Now, I hope that these are people who have never been through the harrowing experience of dealing with sexual harassment or assault, and do not personally know anyone who has.
Because if they do, I find the lack of empathy shocking that their first instinct is to undermine a victim’s character.
Perhaps they would see why their comments are misdirected and unempathetic if they had any inkling at all of the trauma and distress that someone goes through in the months and years after being sexually harassed.
Perhaps they would realise that criticising the victim instead of the perpetrator, in an incident where guilt has been established, no less, is part of the reason why many victims choose not to speak up about their experiences, leading to a culture of silence around sex crimes.
A victim gains very little from being open about her experience. There is the fear of being doubted by others, and the inadvertent shame of having people know and gossip about the fact that you have been intimately violated.
Add to that the effects of such a traumatic episode to your everyday life, from something as normal as going to the toilet, to taking public transport, to being in an enclosed space with strangers.
I see that in an acquaintance, who, like you, had a voyeur film her in the shower while living on campus in another university. That voyeur was never caught. She, on the other hand, was traumatised and moved out the very next day.
I see that in the instance a Facebook friend of mine wrote about witnessing a young girl being violated by an older man on the bus. The girl had frozen in fear, and it required my friend to physically lead her away to get out of the situation.
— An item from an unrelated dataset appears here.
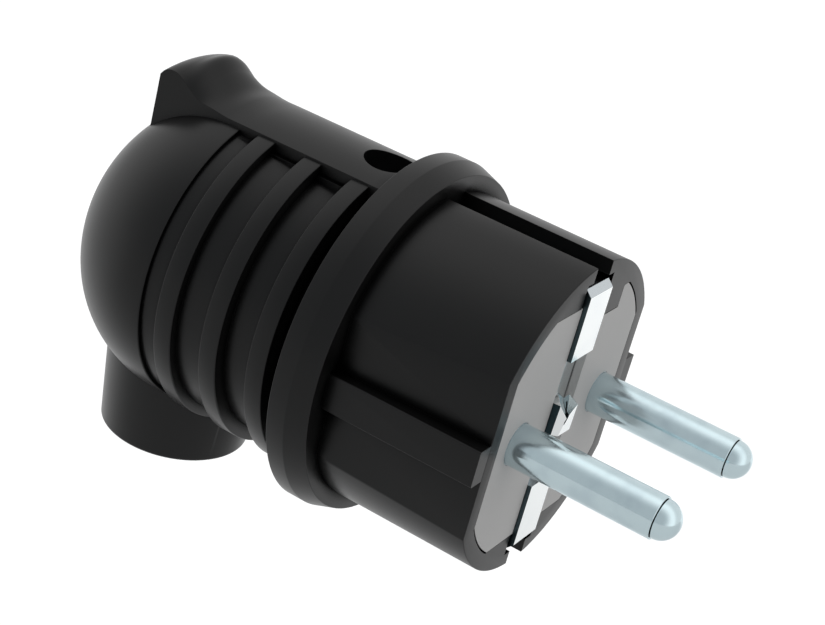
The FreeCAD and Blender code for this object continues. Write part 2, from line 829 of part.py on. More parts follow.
def make_seal_ring():
    """A square-cut ring that stands clear of the groove's floor and the hood's bore."""
    body = make_body("seal_ring")
    half = d.seal_groove_width / 2 - d.fit_gap
    turn_y(body, "Revolution", "ring", [
        (d.seal_place - half, d.seal_groove_radius + d.seal_gap),
        (d.seal_place - half, d.hood_bore - d.seal_gap),
        (d.seal_place + half, d.hood_bore - d.seal_gap),
        (d.seal_place + half, d.seal_groove_radius + d.seal_gap),
    ])
    return body


# Hood: black moulding with grip ribs, dome, spine, thumb tab and cable collar

def floor_radius(place):
    """The radius of the cone between the ribs."""
    slope = (d.floor_rear_radius - d.floor_front_radius) / (d.dome_front - d.hood_front)
    return d.floor_front_radius + slope * (place - d.hood_front)


def hood_outline():
    corners = [(d.hood_front, 0.0)]
    edge = d.rib_edge
    for front in rib_fronts:
        rear = front + d.rib_width
        if front is not rib_fronts[0]:
            corners.append((front, floor_radius(front)))
        corners += [
            (front, d.rib_radius - edge),
            (front + edge, d.rib_radius),
            (rear - edge, d.rib_radius),
            (rear, d.rib_radius - edge),
            (rear, floor_radius(rear)),
        ]
    corners += [
        (d.dome_front, floor_radius(d.dome_front)),
        (d.dome_front, d.dome_radius - edge),
        (d.dome_front + edge, d.dome_radius),
        (d.dome_centre, d.dome_radius),
    ]
    return corners + dome_arcs()


def dome_arcs():
    """The dome's side and rear arcs, which meet smoothly and end square to the axis."""
    rear = d.dome_rear_radius
    side = (rear * rear - (rear - d.dome_length) * (rear - d.dome_length)
            - d.dome_radius * d.dome_radius) / (2 * (rear - d.dome_radius))
    share = side / (rear - side)
    meet_y = d.dome_centre + share * (rear - d.dome_length)
    meet_z = (d.dome_radius - side) * (share + 1)
    return [(meet_y, meet_z, side, 1), (d.dome_centre + d.dome_length, 0.0, rear, 1)]


def crown_section(sketch, low, edge, crown):
    """A block as wide as the spine whose top is an arc from edge to crown height."""
    half = d.spine_width / 2
    rise = crown - edge
    radius = Size((half.value ** 2 + rise.value ** 2) / (2 * rise.value),
                  "((" + half.text + " ^ 2 + " + rise.text + " ^ 2) / (2 * " + rise.text + "))")
    outline(sketch, [(-half, low), (-half, edge), (half, edge, radius, 1), (half, low)])


def make_hood():
    body = make_body("hood")
    turn_y(body, "Revolution", "grip", hood_outline())
    turn_y(body, "Groove", "wiring_space", [
        (d.hood_front - d.overlap, 0.0),
        (d.hood_front - d.overlap, d.hood_bore),
        (d.hood_bore_end, d.hood_bore),
        (d.hood_bore_end, d.hood_inner_radius),
        (d.hood_inner_centre, d.hood_inner_radius),
        (d.hood_inner_centre + d.hood_inner_radius, 0.0, d.hood_inner_radius, 1),
    ])
    make_spine(body)
    make_tab(body)
    turn_z(body, "Revolution", "collar", [
        (0.0, -d.collar_bottom),
        (d.collar_radius - d.collar_edge, -d.collar_bottom),
        (d.collar_radius, d.collar_edge - d.collar_bottom),
        (d.collar_radius + d.collar_growth * (d.collar_bottom - d.collar_top), -d.collar_top),
        (0.0, -d.collar_top),
    ], d.collar_place)
    pocket_z(body, "collar_bore", lambda sketch: circle(
        sketch, 0.0, d.collar_place, d.collar_bore), d.collar_root - d.collar_top,
        d.collar_bottom - d.collar_lip - d.collar_top + d.collar_root)
    pocket_z(body, "collar_mouth", lambda sketch: circle(
        sketch, 0.0, d.collar_place, d.collar_lip_bore), d.collar_root - d.collar_top,
        d.collar_bottom - d.collar_top + d.collar_root + d.overlap)
    pad_y(body, "clamp_posts", lambda sketch: [circle(
        sketch, side * post_x, -d.cord_post_z, d.cord_post_radius) for side in (-1, 1)],
        d.cord_post_front, d.cord_post_end - d.cord_post_front)
    pocket_y(body, "post_holes", lambda sketch: [circle(
        sketch, side * post_x, -d.cord_post_z, screw_hole) for side in (-1, 1)],
        d.cord_post_front - d.overlap,
        d.cord_screw_length - d.cord_clamp_thickness + d.cord_screw_room)
    well = d.well_diameter / 2
    pocket_z(body, "screw_well", lambda sketch: circle(sketch, 0.0, d.well_place, well),
             d.spine_crown + d.overlap, d.spine_crown + d.overlap + well - d.hood_bore)
    return body


def make_spine(body):
    """The flat-topped bar along the top, with a low ledge at its foot and a nose that
    reaches over the neck to the flange."""
    low = d.hood_inner_radius + d.spine_cover
    pad_y(body, "spine_foot", lambda sketch: rectangle(
        sketch, -d.spine_ledge_width / 2, d.spine_ledge_width / 2, low, d.spine_ledge),
        d.hood_front, d.dome_front + d.spine_foot_root - d.hood_front)
    pad_y(body, "spine", lambda sketch: crown_section(sketch, low, d.spine_edge, d.spine_crown),
          d.hood_front, d.tab_place_0 - d.hood_front)
    pad_y(body, "spine_nose", lambda sketch: crown_section(
        sketch, d.neck_radius + d.fit_gap, d.spine_edge, d.spine_crown),
        d.spine_front, d.hood_front - d.spine_front)


def make_tab(body):
    """The tab is lofted through sections across Y, each as wide as the spine, and its
    root stays inside the wall of the dome."""
    sketches = []
    for index in range(TAB_SECTIONS):
        place, edge, crown = [
            getattr(d, "tab_" + word + "_" + str(index)) for word in ("place", "edge", "crown")]
        root = leg(d.hood_inner_radius + d.tab_cover, past(place - d.hood_inner_centre))
        sketch = make_sketch(body, "XZ_Plane", "tab_section_" + str(index), -place)
        crown_section(sketch, root, edge, crown)
        sketches.append(sketch)
    tab = body.newObject("PartDesign::AdditiveLoft", "thumb_tab")
    tab.Profile = sketches[0]
    tab.Sections = sketches[1:]
    tab.Ruled = False
    return tab


# Rubber bush in the collar and the cord clamp inside the hood

def make_entry_bush():
    body = make_body("entry_bush")
    outside = d.collar_bore - d.fit_gap
    bottom = d.collar_lip - d.collar_bottom
    turn_z(body, "Revolution", "bush", [
        (d.bush_bore, bottom),
        (outside, bottom),
        (outside, bottom + d.bush_length),
        (d.bush_bore, bottom + d.bush_length),
    ], d.collar_place)
    return body


def make_cord_clamp():
    body = make_body("cord_clamp")
    half = d.cord_clamp_half
    height = d.cord_clamp_height / 2
    front = d.cord_post_front - d.cord_clamp_thickness
    pad_y(body, "bar", lambda sketch: rectangle(
        sketch, -half, half, -d.cord_post_z - height, height - d.cord_post_z),
        front, d.cord_clamp_thickness)
    pocket_y(body, "screw_holes", lambda sketch: [circle(
        sketch, side * post_x, -d.cord_post_z, screw_hole) for side in (-1, 1)],
        front - d.overlap, d.cord_clamp_thickness + 2 * d.overlap)
    pocket_z(body, "saddle", lambda sketch: circle(
        sketch, 0.0, d.collar_place, d.cord_saddle_radius), 0.0, 2 * d.cord_post_z)
    return body


def make_cord_clamp_screws():
    front = d.cord_post_front - d.cord_clamp_thickness
    return group("cord_clamp_screws", [
        slotted_screw("cord_clamp_screw_" + str(index), (side * post_x, front, -d.cord_post_z),
                      d.cord_screw_length, TO_FRONT, "-y")
        for index, side in enumerate((-1, 1))])


pieces = [
    make_front_shell(),
    make_contact_carrier(),
    make_pin_retainer(),
    make_pin("pin_left", -1),
    make_pin("pin_right", 1),
    make_earth_bow(),
    make_earth_clip(),
    make_earth_terminal(),
    make_terminal_screws(),
    make_clamp_plates(),
    make_carrier_screws(),
    make_hood(),
    make_housing_screw(),
    make_housing_nut(),
    make_seal_ring(),
    make_entry_bush(),
    make_cord_clamp(),
    make_cord_clamp_screws(),
]
doc.recompute()

failed = [item.Name for item in doc.Objects if "Invalid" in item.State or "Error" in item.State]
if failed:
    raise RuntimeError("these objects failed: " + ", ".join(failed))
for piece in pieces:
    if piece.Shape.isNull() or not piece.Shape.isValid():
        raise RuntimeError(piece.Label + " has no valid shape")
    piece.Shape.exportStep("parts/" + piece.Label + ".step")
    print(piece.Label, len(piece.Shape.Solids), round(piece.Shape.Volume, 2))
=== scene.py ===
"""Looks of an angled mains plug: a black ribbed hood with a thumb tab, a black front shell,
a grey contact face, two round pins, side earth strips and a cable collar.

All sizes are in millimetres, in the frame of the solid model: pins along -Y, thumb tab at +Z,
cable leaving along -Z. Meshes are turned to metres when they are finished."""

import json
import logging
import math
from dataclasses import dataclass
from enum import Enum

import bmesh
import bpy
from mathutils import Matrix, Vector


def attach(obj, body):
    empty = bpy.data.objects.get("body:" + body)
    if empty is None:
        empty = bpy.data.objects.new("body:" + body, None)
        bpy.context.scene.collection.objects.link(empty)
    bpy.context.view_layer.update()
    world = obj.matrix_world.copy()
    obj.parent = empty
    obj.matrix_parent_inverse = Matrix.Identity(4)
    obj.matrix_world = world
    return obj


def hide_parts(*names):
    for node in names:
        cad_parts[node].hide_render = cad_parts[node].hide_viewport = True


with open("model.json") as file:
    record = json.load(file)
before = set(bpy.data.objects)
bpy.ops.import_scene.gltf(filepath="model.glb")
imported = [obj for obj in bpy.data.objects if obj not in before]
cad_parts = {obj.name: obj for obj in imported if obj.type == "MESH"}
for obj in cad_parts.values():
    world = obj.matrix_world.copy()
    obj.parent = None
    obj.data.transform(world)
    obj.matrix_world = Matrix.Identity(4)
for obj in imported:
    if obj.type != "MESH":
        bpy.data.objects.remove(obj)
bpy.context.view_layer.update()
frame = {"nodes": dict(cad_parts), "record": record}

MM = 0.001
ROUND = 256
log = logging.getLogger("plug")

Point = tuple[float, float]
Corner = tuple[float, float, float]
Colour = tuple[float, float, float, float]


class Axis(Enum):
    """The axis that a turned or pushed piece follows."""

    X = "x"
    Y = "y"
    Z = "z"


class Blend(Enum):
    """What a boolean does with the second solid."""

    ADD = "UNION"
    CUT = "DIFFERENCE"


# Shader graphs


class Signal:
    """A socket of a node graph, with arithmetic that adds Math nodes to the graph."""

    def __init__(self, graph: "Graph", socket: bpy.types.NodeSocket) -> None:
        """Args:
            graph: The graph that new nodes go into.
            socket: The output socket that this signal stands for.
        """
        self.graph = graph
        self.socket = socket

    def __add__(self, other: object) -> "Signal":
        """Sum of two signals."""
        return self.graph.math("ADD", self, other)

    def __radd__(self, other: object) -> "Signal":
        """Sum with the number first."""
        return self.graph.math("ADD", other, self)

    def __sub__(self, other: object) -> "Signal":
        """Difference of two signals."""
        return self.graph.math("SUBTRACT", self, other)

    def __rsub__(self, other: object) -> "Signal":
        """Difference with the number first."""
        return self.graph.math("SUBTRACT", other, self)

    def __mul__(self, other: object) -> "Signal":
        """Product of two signals."""
        return self.graph.math("MULTIPLY", self, other)

    def __rmul__(self, other: object) -> "Signal":
        """Product with the number first."""
        return self.graph.math("MULTIPLY", other, self)

    def step(self, low: float, high: float) -> "Signal":
        """A smooth step from 0 at low to 1 at high."""
        settings = {"interpolation_type": "SMOOTHSTEP"}
        inputs = {"Value": self, "From Min": low, "From Max": high}
        return self.graph.node("ShaderNodeMapRange", settings, inputs)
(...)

I see that in my own experience as a teenage girl – when a boy I didn’t even know trailed me as I walked home and attacked me when we were finally alone in the carpark. To this day, as a 30-year-old woman, I still constantly look over my shoulder in quiet areas, even when I’m walking in broad daylight.
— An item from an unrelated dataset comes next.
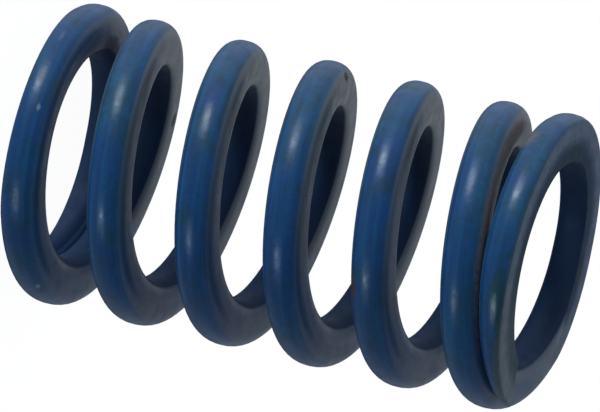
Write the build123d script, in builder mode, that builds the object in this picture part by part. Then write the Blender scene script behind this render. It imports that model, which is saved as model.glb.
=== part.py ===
from build123d import *
from build123d.topology import SkipClean
from math import cos, pi, radians, sin
import os

# Die spring: one wire with a rounded crown, coiled right-handed, with closed and ground ends.
# The axis is +Z. The spring stands on its lower ground face, the origin is that face's centre,
# and the lower wire tip lies on +X.

# Coil
outer_diameter = 25.0
free_length = 44.0  # between the two ground faces
total_turns = 6.92
closed_turns = 0.54  # at each end, wound almost level
opening_turns = 0.40  # after them, over which the slope grows to the full pitch
closed_slope = 0.05  # of the closed turns, as a share of the full pitch
lean_turns = 0.25  # at each tip, over which the wire leans towards or away from the next coil

# Wire
wire_width = 4.0  # across the coil
wire_height = 3.3  # along the spring's axis
inner_chamfer = 0.8
crown_chords = 6  # flats that make up the half round of the outer crown
bore_flat_depth = 0.1  # taken off the wire's inner side where it runs true to the guide rod

# Ends
tip_thickness = 1.2  # of wire that the grinding leaves at each tip
tip_gap = 0.1  # left between each tip and the coil beside it

# How finely the helix is followed
spans_per_turn = 2
points_per_span = 6

coil_radius = (outer_diameter - wire_width) / 2
bore_radius = outer_diameter / 2 - wire_width + bore_flat_depth
tip_height = tip_thickness - wire_height / 2  # of the wire's centre line over the ground face


def pitches_climbed(turns):
    """Height gained over this many turns from a tip, in pitches, without the tip's lean."""
    opened = min(max((turns - closed_turns) / opening_turns, 0), 1)
    open_turns = max(turns - closed_turns - opening_turns, 0)
    gained = opening_turns * (opened**3 - opened**4 / 2) + open_turns
    return closed_slope * turns + (1 - closed_slope) * gained


# Each tip lies tip_gap from the coil beside it, and the pitch shares out the rest of the length.
half_climb = free_length / 2 - tip_height - wire_height - tip_gap
pitch = half_climb / (pitches_climbed(total_turns / 2) - pitches_climbed(1))
tip_lean = wire_height + tip_gap - pitch * pitches_climbed(1)


def centre_height(turns):
    """Height of the wire's centre line over the lower ground face. The upper half mirrors the lower."""
    if turns > total_turns / 2:
        return free_length - centre_height(total_turns - turns)
    still_leaning = max(1 - turns / lean_turns, 0)
    return tip_height + pitch * pitches_climbed(turns) + tip_lean * (1 - still_leaning**2)


def coil_point(turns):
    """Point of the wire's centre line."""
    angle = 2 * pi * turns
    return Vector(coil_radius * cos(angle), coil_radius * sin(angle), centre_height(turns))


def coil_direction(turns, step=1e-6):
    """Direction of the wire's centre line, towards the upper tip."""
    angle = 2 * pi * turns
    start, end = max(turns - step, 0), min(turns + step, total_turns)
    climb = (centre_height(end) - centre_height(start)) / (end - start)
    return Vector(-sin(angle), cos(angle), climb / (2 * pi * coil_radius)).normalized()


def coil_span(start, end):
    """Smooth curve along the centre line between two turn counts."""
    step = (end - start) / points_per_span
    points = [coil_point(start + step * number) for number in range(points_per_span + 1)]
    directions = [coil_direction(start), coil_direction(end)]
    Spline(*points, tangents=directions, tangent_scalars=[1, 1])


def section_corners():
    """Corners of the wire's section: a half round crown outside, two flat flanks, chamfers inside."""
    crown_radius = wire_height / 2
    crown_centre = wire_width / 2 - crown_radius
    inside = -wire_width / 2
    crown = []
    for number in range(crown_chords + 1):
        angle = radians(180 * number / crown_chords - 90)
        crown.append((crown_centre + crown_radius * cos(angle), crown_radius * sin(angle)))
    return crown + [
        (inside + inner_chamfer, crown_radius),
        (inside, crown_radius - inner_chamfer),
        (inside, inner_chamfer - crown_radius),
        (inside + inner_chamfer, -crown_radius),
    ]


span_count = max(round(total_turns * spans_per_turn), 1)
span_ends = [total_turns * number / span_count for number in range(span_count + 1)]
with SkipClean(), BuildLine() as centre_line:
    for start, end in zip(span_ends, span_ends[1:]):
        coil_span(start, end)

# A far wider helix with as many turns keeps the section's width square to the axis all the way.
far_helix = Helix(free_length / total_turns, free_length, 100 * coil_radius)

with BuildPart() as bore_quarter:
    Cylinder(bore_radius, 2 * free_length, arc_size=90, align=(Align.MIN, Align.MIN, Align.CENTER))

with BuildPart() as die_spring:
    with BuildSketch(Plane(coil_point(0), (1, 0, 0), coil_direction(0))) as wire_section:
        with BuildLine():
            Polyline(*section_corners(), close=True)
        make_face()
    sweep(path=centre_line.wire(), binormal=far_helix, clean=False)
    split(bisect_by=Plane.XY, keep=Keep.TOP)
    split(bisect_by=Plane.XY.offset(free_length), keep=Keep.BOTTOM)
    with SkipClean(), PolarLocations(0, 4):
        add(bore_quarter.part, mode=Mode.SUBTRACT)

die_spring.part.label = "die_spring"
os.makedirs("parts", exist_ok=True)
export_step(die_spring.part, "parts/die_spring.step")
print(f"pitch {pitch:.2f}, bore {2 * bore_radius:.2f}, gap between coils {pitch - wire_height:.2f} mm")
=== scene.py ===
from functools import partial
from math import cos, pi, sin

import bpy
from mathutils import Matrix, Vector


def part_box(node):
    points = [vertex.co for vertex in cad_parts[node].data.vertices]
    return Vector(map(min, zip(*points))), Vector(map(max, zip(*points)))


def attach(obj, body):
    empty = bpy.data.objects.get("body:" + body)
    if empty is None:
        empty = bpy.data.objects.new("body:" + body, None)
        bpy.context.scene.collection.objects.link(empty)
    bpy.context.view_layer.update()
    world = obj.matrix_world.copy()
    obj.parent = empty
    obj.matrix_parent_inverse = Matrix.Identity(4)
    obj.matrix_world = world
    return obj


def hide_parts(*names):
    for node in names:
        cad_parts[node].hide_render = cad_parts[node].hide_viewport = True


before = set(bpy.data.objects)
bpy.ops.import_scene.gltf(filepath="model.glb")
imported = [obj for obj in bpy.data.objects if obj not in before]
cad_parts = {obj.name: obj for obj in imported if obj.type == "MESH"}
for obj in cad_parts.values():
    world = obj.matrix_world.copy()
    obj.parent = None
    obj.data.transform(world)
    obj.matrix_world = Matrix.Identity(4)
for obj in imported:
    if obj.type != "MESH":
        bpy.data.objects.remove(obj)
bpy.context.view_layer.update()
spring_low, spring_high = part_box("die_spring")
scene = bpy.context.scene
MM = 0.001

# Sizes of the spring, in metres and turns
OUTER_DIAMETER = 2 * min(spring_high.x, spring_high.y, -spring_low.x, -spring_low.y)
FREE_LENGTH = spring_high.z - spring_low.z
TOTAL_TURNS = 6.92
CLOSED_TURNS = 0.54  # at each end, wound almost level
OPENING_TURNS = 0.40  # after them, over which the slope grows to the full pitch
CLOSED_SLOPE = 0.05  # of the closed turns, as a share of the full pitch
LEAN_TURNS = 0.25  # at each tip, over which the wire leans towards or away from the next coil
HUMP = 0.32 * MM  # by which the first half turn after the tip stands off the ground face
HUMP_RISE = (0.06, 0.21)  # turns from the tip over which it comes
HUMP_FALL = (0.45, 0.70)  # and goes
WIRE_WIDTH = 4.0 * MM  # across the coil
WIRE_HEIGHT = 3.38 * MM  # along the axis
OUTER_ROUNDNESS = 0.86  # of the wire's two half rounds: 1 is a true half circle, less is fuller
INNER_ROUNDNESS = 0.80
OUTER_EDGE = 0.50 * MM  # radius left on the ground edges by peening and paint
INNER_EDGE = 0.15 * MM
SPREAD = 0.48 * MM  # by which each end turn, sprung open, stands out at its fullest
SPREAD_QUARTER = (0.375, 0.125)  # middle and half width, in turns of the circle, of the quarter where it does
SPREAD_TURNS = (0.65, 0.85)  # from each tip, over which that stops
CUT_SLANT = 0.035  # turns by which the upper end, sheared aslant, runs on at the outside of the coil
CUT_TURNS = 0.10  # from the upper tip, over which it does
GROUND_DEPTH = 0.02 * MM  # taken off the wire before its face counts as ground
MERGE_DISTANCE = 0.001 * MM  # within which points are one
TIP_THICKNESS = 1.2 * MM
TIP_GAP = 0.1 * MM
TIP_HEIGHT = TIP_THICKNESS - WIRE_HEIGHT / 2
COIL_RADIUS = (OUTER_DIAMETER - WIRE_WIDTH) / 2

# Points round a quarter of the wire's section: its half round, its ground edge and half its flank
ROUND_STEPS, EDGE_STEPS, FLANK_STEPS = 19, 5, 2
QUARTER_STEPS = ROUND_STEPS + EDGE_STEPS + FLANK_STEPS
COIL_STEPS = 581  # points along the wire

# Nodes that are used most
MATH = "ShaderNodeMath"
VECTOR = "ShaderNodeVectorMath"
RANGE = "ShaderNodeMapRange"
MIX = "ShaderNodeMix"
NOISE = "ShaderNodeTexNoise"

# Paint, what has settled on it, and painted light and shade
BLUE_PAINT = "#0F559A"
# Teal, from drifts in the paint and from painted tint of the light on one side
TEAL_PAINT_AND_LIGHT_TINT = "#1A6990"
THIN_PAINT = "#0E4265"
THICK_PAINT = "#1F75AC"
GREEN_PAINT = "#164C5A"
DEEP_PAINT = "#0B519C"
# Painted shade inside the coil
INSIDE_SHADE = "#0B2A4E"
# Grey of dust on the flanks, and of painted reflection there
DUST_AND_REFLECTION = "#747F88"
# Painted reflection: paler grey on the upper inner rim
RIM_REFLECTION = "#9AA6B2"
GROUND_PAINT, GROUND_LINES = "#3C5566", "#54707F"
CLEAN_ENDS = ((60, 85), (420, 400))  # millimetres along the wire, between which the dust and painted grey reflection thicken
RUBBED_FROM, RUBBED_TO = 443, 450  # millimetres along the wire, over which the ground face is rubbed paler
DUST_AND_REFLECTION_SIDE = 0.42  # turns round from +X, of the side with the most dust and painted grey reflection on the flanks
BLUEST_LIGHT_SIDE = 0.735  # where the paint is bluest: painted tint of the light on that side
TEAL_LIGHT_SIDE = 0.66  # and where it drifts most to teal, also painted tint of the light on that side

# How many of each pattern there are to a millimetre
DRIFTS, PATCHES, MOTTLES, SPECKLES, RAGGED_EDGES, PEENING = 0.14, 0.33, 0.75, 2.8, 2.6, 1.6
RUNS = (0.10, 1.9, 1.9)  # along the wire, outwards and upwards
GRINDING = (0.35, 3.2, 0.35)  # along X, Y and Z: the wheel's lines run along X
BUMP_HEIGHT = 0.012 * MM
ENAMEL_IOR = 1.5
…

The effects of encounters like these are unlikely to plague perpetrators like Nicholas, who managed to work as an insurance agent in the one semester he was suspended from school.
It is also hard to determine how remorseful he really was in writing that personal apology letter, delivered to you through an email sent by a faculty staff.
And even more murky is how the very institution obligated to provide its students with a safe environment to pursue their education could consider this as sufficient restitution for his actions.
Like many others, I would have thought that it is the school’s prerogative to impose a clear, no-tolerance policy towards known sexual predators as part of its commitment to protect its students, even if the individual had been let off with a conditional warning by the authorities.
What is crystal clear, however, is that if not for those Instastories you decided to put up last week, the inadequacies of the university’s policies would not have come to light, just like the dozens of other past cases unearthed by a group called NUS Students United where other victims like you saw perpetrators escape with simple punishments similar to the one you described as “a slap on the wrist”.
If not for your courage to talk about your experience publicly, the intense discussions that have emerged in the past week about the seriousness of voyeurism as a sex crime, and the need for our society to recognise it as such, may not even have taken place.
If it wasn’t for your voice, there may not be the ripples of change we’re already starting to see, from NUS organising a townhall this week to discuss the concerns over sexual misconduct on campus, to Education Minister Ong Ye Kung calling the punishment Nicholas received as “manifestly inadequate” and instructing universities here to review their policies towards similar offences.
So thank you. Thank you for refusing to stay silent. Thank you for being brave in your quest for redress.
As the conversation shifts towards stronger repercussions for those guilty of sexual misconduct, not just in schools but also across wider society, we can only guess how many of those guilty of it are currently living in fear about their dirty deeds coming to light, or how many would-be offenders will now think twice instead of acting on their urges in the belief that they will be given a second chance.
But it doesn’t take a university degree to see what a world of difference this narrative would make for victims who know now that they no longer have to remain silent and helpless.